Les familles d’émigrés cette année sont particulièrement affectées. En effet, celles dont les ressources provenaient en grande partie ou exclusivement des envois de leurs époux ou enfants émigrés sont dans un total désarroi car leur pourvoyeur ne travaille plus à cause de la pandémie.

Le constat est le même chez les commerçants. Les affaires marchaient bien pendant le Ramadan, mais la peur qu’ont les gens de sortir et le souci qu’ils ont des lendemains incertains font que tous les commerces tournent au ralenti. 

Les avantages

Ce Ramadan 2020 ne sera plus un prétexte pour les mauvaises pratiques qui ont fini par distraire l’attention des croyants de l’essentiel, c’est-à-dire le jeûne, l’aumône, la prière.

Bien des musulmans ne se sentiront plus obligés de faire des dépenses de prestige et pourront tranquillement faire leur introspection et se reconcentrer sur l’essentiel. S’interroger sur le sens de la vie, le mode de fonctionnement de la société, et ce que nous sommes devenus.

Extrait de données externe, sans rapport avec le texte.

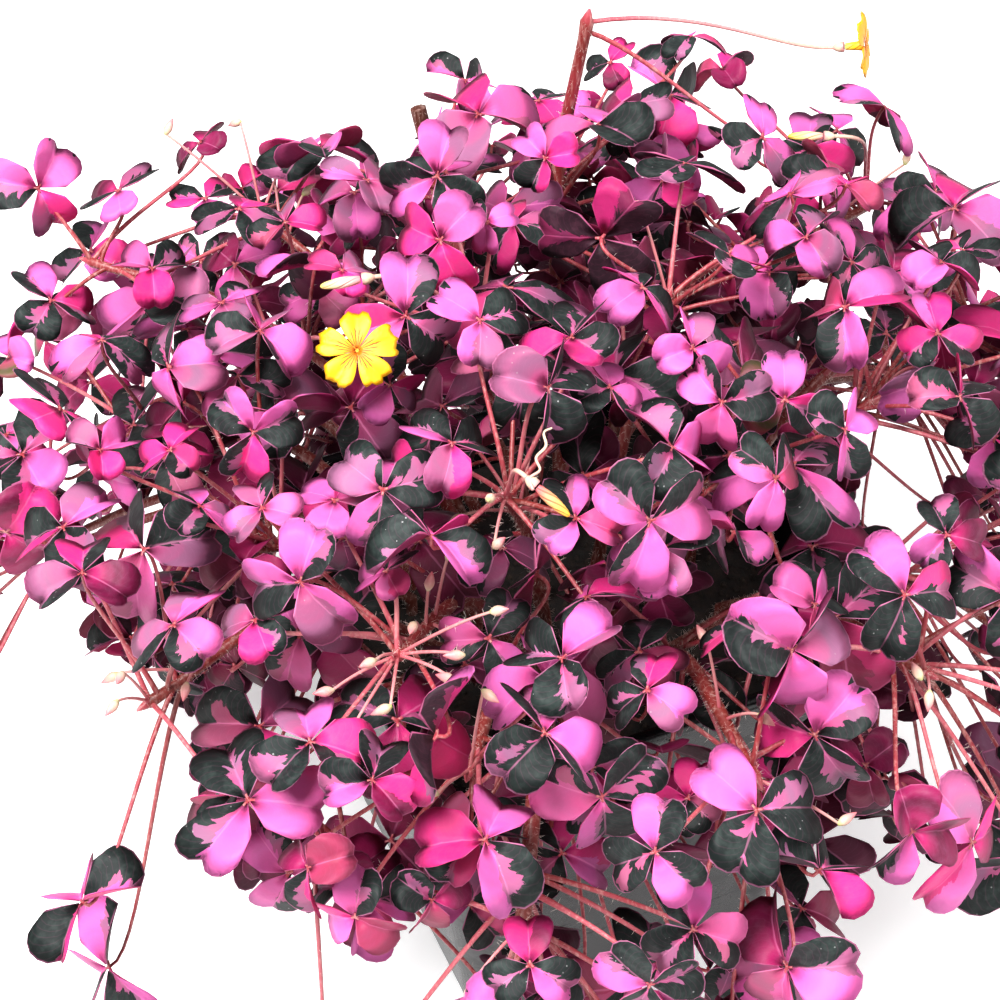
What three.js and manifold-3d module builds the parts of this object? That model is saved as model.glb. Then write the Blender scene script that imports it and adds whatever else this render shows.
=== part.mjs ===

Cette année, avec le confinement, la concentration sera de mise car personne ne pourra prétexter d’un programme à l’extérieur pour détourner le fidèle de l’adoration du Seigneur ni de prétexter du manque de temps pour revisiter le livre sacré qu’est le Coran. Ce sera un devoir pour tout musulman pour se recentrer sur l’essentiel, sur sa famile, sa société, sa patrie.

2020 sera après cette pandémie, une année charnière pour chacun de nous et devra nous faire réfléchir sur ce que nous étions, ce que nous devons être désormais. Mettons donc à profit ce mois de Ramadan pour réapprendre notre religion, relire le Coran et en tirer les leçons sur les pandémies et autres maux qui gangrènent notre société. Remettons l’être humain et les valeurs humaines au centre de nos vies.